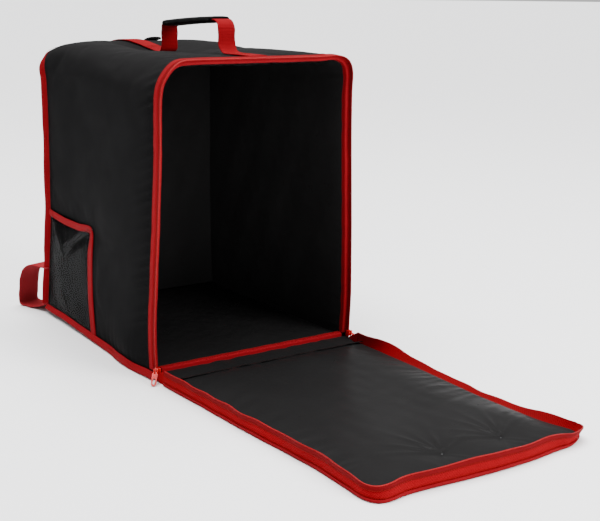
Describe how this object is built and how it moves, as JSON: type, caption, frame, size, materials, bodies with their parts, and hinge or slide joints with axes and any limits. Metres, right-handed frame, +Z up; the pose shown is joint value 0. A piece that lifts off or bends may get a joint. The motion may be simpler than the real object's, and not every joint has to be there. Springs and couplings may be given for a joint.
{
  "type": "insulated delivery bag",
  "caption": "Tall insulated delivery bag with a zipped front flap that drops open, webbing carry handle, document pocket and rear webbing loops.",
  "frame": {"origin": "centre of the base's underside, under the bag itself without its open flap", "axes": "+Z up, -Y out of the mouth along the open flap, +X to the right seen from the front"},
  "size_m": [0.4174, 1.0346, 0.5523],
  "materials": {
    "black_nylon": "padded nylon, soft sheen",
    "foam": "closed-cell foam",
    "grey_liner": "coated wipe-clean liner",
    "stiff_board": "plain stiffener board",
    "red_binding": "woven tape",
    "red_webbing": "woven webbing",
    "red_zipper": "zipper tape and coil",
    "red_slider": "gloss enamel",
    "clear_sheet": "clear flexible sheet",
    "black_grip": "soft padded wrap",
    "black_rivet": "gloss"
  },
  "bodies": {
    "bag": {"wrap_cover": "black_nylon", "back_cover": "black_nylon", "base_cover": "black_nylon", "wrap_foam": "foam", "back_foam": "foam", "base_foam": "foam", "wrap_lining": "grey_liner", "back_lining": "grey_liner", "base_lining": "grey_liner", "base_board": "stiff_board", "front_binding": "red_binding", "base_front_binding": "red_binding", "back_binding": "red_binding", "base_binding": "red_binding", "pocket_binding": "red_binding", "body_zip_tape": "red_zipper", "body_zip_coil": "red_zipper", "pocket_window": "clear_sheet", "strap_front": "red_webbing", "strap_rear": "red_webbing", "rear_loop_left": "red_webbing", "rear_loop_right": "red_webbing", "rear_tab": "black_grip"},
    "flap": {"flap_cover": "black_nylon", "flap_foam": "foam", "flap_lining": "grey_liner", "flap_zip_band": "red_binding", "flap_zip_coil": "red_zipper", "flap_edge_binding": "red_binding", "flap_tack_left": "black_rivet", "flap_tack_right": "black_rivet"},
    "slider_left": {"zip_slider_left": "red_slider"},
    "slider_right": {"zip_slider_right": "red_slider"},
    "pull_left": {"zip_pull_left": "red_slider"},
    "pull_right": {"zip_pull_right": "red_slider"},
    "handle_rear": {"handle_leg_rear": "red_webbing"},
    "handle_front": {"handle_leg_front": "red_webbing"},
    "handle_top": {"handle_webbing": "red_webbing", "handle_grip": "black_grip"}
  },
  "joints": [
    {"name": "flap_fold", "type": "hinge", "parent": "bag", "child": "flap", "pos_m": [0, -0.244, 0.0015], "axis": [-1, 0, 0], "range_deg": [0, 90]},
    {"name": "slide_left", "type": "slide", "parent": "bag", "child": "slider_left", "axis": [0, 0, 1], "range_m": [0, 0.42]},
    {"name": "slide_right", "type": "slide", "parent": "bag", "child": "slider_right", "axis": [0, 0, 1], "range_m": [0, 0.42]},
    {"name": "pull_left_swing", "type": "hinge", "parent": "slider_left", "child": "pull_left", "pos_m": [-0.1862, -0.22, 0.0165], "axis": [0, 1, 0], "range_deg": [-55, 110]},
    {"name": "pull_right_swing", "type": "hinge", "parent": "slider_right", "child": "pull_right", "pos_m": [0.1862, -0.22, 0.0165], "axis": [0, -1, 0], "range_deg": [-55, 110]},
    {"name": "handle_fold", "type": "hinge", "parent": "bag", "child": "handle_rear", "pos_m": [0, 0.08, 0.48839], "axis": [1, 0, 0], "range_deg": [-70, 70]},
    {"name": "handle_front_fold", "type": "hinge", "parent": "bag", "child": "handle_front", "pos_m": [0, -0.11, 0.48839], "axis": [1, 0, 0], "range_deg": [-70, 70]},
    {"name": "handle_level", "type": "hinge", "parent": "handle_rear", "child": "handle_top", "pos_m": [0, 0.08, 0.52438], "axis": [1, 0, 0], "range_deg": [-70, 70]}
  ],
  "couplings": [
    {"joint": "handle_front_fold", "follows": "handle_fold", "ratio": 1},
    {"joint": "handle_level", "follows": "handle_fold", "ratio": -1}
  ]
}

========

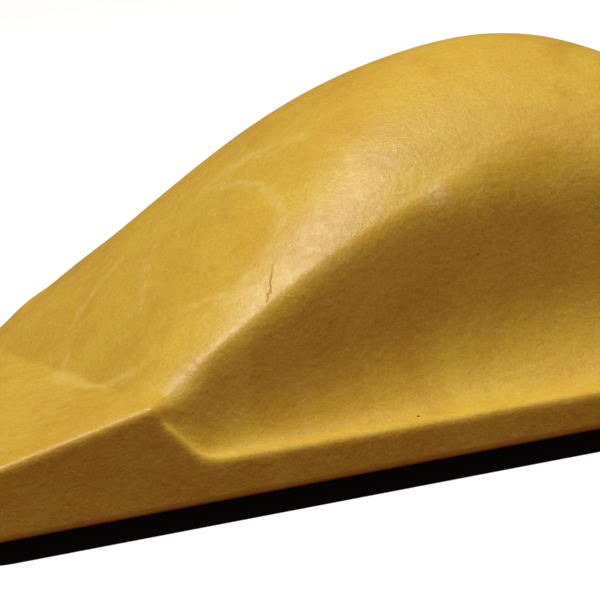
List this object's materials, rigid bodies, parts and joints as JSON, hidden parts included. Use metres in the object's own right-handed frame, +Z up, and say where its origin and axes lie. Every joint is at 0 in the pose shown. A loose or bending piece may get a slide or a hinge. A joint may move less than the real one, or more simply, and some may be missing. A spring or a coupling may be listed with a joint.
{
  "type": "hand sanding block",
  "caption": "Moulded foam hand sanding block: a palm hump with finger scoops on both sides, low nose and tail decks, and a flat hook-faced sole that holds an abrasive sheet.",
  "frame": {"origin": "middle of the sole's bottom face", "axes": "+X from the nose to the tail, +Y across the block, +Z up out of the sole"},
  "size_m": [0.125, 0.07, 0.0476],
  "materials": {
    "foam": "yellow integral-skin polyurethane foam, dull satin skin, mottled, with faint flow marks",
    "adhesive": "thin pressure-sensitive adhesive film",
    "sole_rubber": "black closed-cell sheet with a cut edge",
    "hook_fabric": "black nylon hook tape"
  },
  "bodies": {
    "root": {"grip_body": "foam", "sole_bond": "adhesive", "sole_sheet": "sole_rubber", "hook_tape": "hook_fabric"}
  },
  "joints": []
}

========

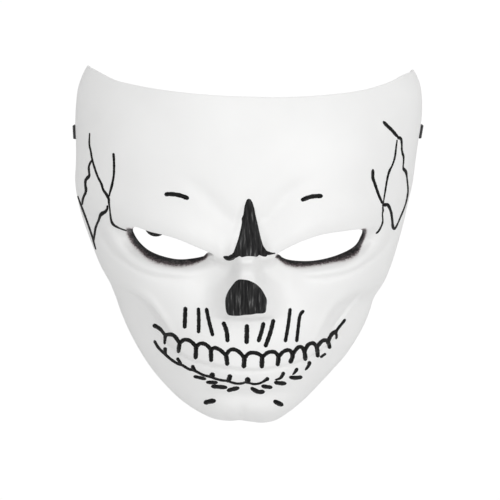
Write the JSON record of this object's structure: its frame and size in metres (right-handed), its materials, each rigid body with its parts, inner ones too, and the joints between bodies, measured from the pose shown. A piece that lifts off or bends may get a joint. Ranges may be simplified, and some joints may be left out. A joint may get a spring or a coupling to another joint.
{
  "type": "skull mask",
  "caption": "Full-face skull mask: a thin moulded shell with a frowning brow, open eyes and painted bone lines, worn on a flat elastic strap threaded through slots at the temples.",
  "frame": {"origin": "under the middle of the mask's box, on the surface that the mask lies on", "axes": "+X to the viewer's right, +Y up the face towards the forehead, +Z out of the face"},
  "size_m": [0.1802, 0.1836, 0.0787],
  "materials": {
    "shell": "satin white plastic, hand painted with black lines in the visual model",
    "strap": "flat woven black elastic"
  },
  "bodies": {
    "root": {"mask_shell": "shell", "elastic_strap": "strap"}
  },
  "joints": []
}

========

▶ **Exercise goal**
Check each line of the records above for the string "rigid", and report every line that has it.

▶ **Solution**
List this object's materials, rigid bodies, parts and joints as JSON, hidden parts included. Use metres in the object's own right-handed frame, +Z up, and say where its origin and axes lie. Every joint is at 0 in the pose shown. A loose or bending piece may get a slide or a hinge. A joint may move less than the real one, or more simply, and some may be missing. A spring or a coupling may be listed with a joint.
Write the JSON record of this object's structure: its frame and size in metres (right-handed), its materials, each rigid body with its parts, inner ones too, and the joints between bodies, measured from the pose shown. A piece that lifts off or bends may get a joint. Ranges may be simplified, and some joints may be left out. A joint may get a spring or a coupling to another joint.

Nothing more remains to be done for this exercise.